# Stated goal:
Copy out the lines of the records below, and only those lines, from the one with "NODES[node].hide_render = NODES[node].hide_viewport" through the one with "STEP_RINGS = [(-0.12, RIM_STEP), (0, RIM_STEP", exactly as they appear.

** begin **

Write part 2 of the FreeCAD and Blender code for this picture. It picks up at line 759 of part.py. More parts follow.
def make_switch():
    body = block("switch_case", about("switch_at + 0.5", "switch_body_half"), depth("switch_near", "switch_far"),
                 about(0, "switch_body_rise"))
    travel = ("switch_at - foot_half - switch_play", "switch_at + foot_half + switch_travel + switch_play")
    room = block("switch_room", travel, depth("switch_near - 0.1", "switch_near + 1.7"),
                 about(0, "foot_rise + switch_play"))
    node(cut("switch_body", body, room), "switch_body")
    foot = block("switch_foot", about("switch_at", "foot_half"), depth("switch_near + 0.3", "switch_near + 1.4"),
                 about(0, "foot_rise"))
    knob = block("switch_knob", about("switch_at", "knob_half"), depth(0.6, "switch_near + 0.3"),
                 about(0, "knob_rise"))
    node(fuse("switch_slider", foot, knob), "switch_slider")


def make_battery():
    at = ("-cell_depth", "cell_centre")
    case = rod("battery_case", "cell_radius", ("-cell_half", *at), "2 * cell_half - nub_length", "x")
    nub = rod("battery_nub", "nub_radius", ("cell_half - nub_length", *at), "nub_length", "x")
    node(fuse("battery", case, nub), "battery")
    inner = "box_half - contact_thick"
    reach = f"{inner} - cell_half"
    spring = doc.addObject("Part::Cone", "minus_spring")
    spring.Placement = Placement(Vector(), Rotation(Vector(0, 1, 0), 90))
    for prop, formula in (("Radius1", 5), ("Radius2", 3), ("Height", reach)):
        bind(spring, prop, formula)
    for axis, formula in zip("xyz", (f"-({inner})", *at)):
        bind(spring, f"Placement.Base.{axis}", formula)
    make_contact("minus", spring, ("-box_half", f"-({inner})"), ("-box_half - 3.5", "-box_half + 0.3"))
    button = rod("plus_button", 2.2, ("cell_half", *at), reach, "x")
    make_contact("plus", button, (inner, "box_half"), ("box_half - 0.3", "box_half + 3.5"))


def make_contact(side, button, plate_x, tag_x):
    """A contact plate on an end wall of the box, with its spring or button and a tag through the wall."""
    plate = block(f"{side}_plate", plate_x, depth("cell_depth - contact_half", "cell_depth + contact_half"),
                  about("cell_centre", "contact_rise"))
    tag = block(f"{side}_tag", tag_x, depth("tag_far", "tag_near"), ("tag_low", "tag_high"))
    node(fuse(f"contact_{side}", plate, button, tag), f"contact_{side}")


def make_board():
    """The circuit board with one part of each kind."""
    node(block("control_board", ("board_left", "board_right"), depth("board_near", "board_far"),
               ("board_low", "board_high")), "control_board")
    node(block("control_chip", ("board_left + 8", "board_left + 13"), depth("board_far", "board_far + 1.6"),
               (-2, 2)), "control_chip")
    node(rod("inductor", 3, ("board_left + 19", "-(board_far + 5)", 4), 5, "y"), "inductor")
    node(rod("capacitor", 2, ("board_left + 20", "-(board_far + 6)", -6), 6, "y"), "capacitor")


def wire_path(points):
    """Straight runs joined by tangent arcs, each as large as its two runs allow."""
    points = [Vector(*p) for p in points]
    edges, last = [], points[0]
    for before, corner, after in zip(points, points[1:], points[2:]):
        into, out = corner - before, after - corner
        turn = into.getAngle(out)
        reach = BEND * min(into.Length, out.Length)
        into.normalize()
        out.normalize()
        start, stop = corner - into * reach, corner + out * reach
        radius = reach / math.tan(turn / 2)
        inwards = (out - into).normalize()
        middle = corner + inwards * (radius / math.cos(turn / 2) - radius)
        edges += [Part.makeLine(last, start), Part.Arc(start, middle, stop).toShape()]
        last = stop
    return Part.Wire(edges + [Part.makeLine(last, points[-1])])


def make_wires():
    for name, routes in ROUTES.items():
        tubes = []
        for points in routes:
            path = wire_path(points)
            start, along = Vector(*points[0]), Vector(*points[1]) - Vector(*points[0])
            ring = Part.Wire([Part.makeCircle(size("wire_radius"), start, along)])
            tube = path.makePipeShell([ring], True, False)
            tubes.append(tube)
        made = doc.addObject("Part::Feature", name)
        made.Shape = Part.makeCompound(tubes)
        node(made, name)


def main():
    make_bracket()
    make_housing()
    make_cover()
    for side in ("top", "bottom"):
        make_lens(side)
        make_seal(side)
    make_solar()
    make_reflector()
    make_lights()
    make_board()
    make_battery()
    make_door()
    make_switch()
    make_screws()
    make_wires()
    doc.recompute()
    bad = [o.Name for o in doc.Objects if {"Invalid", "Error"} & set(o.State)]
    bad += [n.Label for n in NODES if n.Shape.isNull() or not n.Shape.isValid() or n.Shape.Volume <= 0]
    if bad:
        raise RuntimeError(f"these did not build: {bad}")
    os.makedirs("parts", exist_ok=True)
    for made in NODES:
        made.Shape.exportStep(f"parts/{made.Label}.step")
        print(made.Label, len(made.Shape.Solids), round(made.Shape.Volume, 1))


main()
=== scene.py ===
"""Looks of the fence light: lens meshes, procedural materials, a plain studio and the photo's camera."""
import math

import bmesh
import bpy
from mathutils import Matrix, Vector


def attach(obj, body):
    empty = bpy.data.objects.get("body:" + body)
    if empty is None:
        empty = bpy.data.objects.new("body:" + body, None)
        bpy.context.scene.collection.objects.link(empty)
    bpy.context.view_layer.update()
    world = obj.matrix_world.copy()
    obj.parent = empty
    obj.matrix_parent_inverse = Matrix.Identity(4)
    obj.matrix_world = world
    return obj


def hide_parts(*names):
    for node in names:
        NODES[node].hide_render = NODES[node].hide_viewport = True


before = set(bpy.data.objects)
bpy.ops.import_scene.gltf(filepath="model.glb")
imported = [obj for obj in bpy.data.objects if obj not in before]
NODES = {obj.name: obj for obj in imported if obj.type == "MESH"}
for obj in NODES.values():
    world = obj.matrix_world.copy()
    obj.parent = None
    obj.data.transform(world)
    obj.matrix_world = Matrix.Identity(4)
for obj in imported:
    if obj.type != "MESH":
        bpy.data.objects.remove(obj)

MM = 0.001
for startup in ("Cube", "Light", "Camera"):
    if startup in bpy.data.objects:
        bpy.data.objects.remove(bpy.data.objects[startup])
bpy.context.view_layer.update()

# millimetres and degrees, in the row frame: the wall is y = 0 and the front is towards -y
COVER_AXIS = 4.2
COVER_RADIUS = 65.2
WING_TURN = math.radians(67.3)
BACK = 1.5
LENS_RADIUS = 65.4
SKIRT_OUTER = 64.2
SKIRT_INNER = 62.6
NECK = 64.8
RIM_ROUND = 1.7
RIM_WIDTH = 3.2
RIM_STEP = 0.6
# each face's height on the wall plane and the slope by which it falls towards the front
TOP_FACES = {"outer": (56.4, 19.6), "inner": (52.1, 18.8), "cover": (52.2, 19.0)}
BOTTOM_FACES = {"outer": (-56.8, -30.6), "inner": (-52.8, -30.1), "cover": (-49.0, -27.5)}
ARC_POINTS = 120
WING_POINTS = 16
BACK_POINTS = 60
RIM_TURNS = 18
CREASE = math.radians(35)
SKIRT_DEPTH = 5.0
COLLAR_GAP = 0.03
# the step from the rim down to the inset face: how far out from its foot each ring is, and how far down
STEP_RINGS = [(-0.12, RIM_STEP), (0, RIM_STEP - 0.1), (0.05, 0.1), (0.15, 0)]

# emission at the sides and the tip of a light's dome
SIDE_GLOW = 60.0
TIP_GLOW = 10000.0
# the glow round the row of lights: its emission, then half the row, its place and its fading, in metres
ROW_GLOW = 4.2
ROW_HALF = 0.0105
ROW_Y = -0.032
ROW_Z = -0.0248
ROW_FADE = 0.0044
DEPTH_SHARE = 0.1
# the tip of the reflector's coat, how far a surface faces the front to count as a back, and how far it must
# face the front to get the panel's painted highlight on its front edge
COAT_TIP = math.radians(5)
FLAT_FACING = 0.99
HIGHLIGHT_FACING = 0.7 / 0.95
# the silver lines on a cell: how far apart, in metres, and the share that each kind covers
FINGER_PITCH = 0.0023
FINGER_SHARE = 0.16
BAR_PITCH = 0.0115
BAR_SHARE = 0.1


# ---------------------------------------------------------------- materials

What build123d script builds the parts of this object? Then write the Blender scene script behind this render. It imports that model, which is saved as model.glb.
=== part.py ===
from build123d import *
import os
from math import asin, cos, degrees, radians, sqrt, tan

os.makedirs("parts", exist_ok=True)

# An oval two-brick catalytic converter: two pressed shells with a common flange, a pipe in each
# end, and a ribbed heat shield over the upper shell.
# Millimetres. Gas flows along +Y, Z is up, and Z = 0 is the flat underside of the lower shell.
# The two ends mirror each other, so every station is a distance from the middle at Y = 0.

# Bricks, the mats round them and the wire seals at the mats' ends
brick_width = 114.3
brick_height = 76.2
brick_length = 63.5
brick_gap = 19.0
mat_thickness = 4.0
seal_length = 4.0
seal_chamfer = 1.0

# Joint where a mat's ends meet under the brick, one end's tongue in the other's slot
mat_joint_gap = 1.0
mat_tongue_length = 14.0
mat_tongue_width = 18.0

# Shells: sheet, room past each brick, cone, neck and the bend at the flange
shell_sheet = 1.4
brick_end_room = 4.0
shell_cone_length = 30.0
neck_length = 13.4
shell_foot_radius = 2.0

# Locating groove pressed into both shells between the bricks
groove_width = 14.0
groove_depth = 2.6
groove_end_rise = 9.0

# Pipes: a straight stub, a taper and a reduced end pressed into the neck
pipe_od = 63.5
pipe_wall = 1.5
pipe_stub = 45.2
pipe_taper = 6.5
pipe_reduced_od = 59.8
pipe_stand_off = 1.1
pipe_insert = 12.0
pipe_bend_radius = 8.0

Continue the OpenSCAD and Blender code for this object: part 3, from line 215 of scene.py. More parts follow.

** end **

# Full output:
        NODES[node].hide_render = NODES[node].hide_viewport = True


before = set(bpy.data.objects)
bpy.ops.import_scene.gltf(filepath="model.glb")
imported = [obj for obj in bpy.data.objects if obj not in before]
NODES = {obj.name: obj for obj in imported if obj.type == "MESH"}
for obj in NODES.values():
    world = obj.matrix_world.copy()
    obj.parent = None
    obj.data.transform(world)
    obj.matrix_world = Matrix.Identity(4)
for obj in imported:
    if obj.type != "MESH":
        bpy.data.objects.remove(obj)

MM = 0.001
for startup in ("Cube", "Light", "Camera"):
    if startup in bpy.data.objects:
        bpy.data.objects.remove(bpy.data.objects[startup])
bpy.context.view_layer.update()

# millimetres and degrees, in the row frame: the wall is y = 0 and the front is towards -y
COVER_AXIS = 4.2
COVER_RADIUS = 65.2
WING_TURN = math.radians(67.3)
BACK = 1.5
LENS_RADIUS = 65.4
SKIRT_OUTER = 64.2
SKIRT_INNER = 62.6
NECK = 64.8
RIM_ROUND = 1.7
RIM_WIDTH = 3.2
RIM_STEP = 0.6
# each face's height on the wall plane and the slope by which it falls towards the front
TOP_FACES = {"outer": (56.4, 19.6), "inner": (52.1, 18.8), "cover": (52.2, 19.0)}
BOTTOM_FACES = {"outer": (-56.8, -30.6), "inner": (-52.8, -30.1), "cover": (-49.0, -27.5)}
ARC_POINTS = 120
WING_POINTS = 16
BACK_POINTS = 60
RIM_TURNS = 18
CREASE = math.radians(35)
SKIRT_DEPTH = 5.0
COLLAR_GAP = 0.03
# the step from the rim down to the inset face: how far out from its foot each ring is, and how far down
STEP_RINGS = [(-0.12, RIM_STEP), (0, RIM_STEP - 0.1), (0.05, 0.1), (0.15, 0)]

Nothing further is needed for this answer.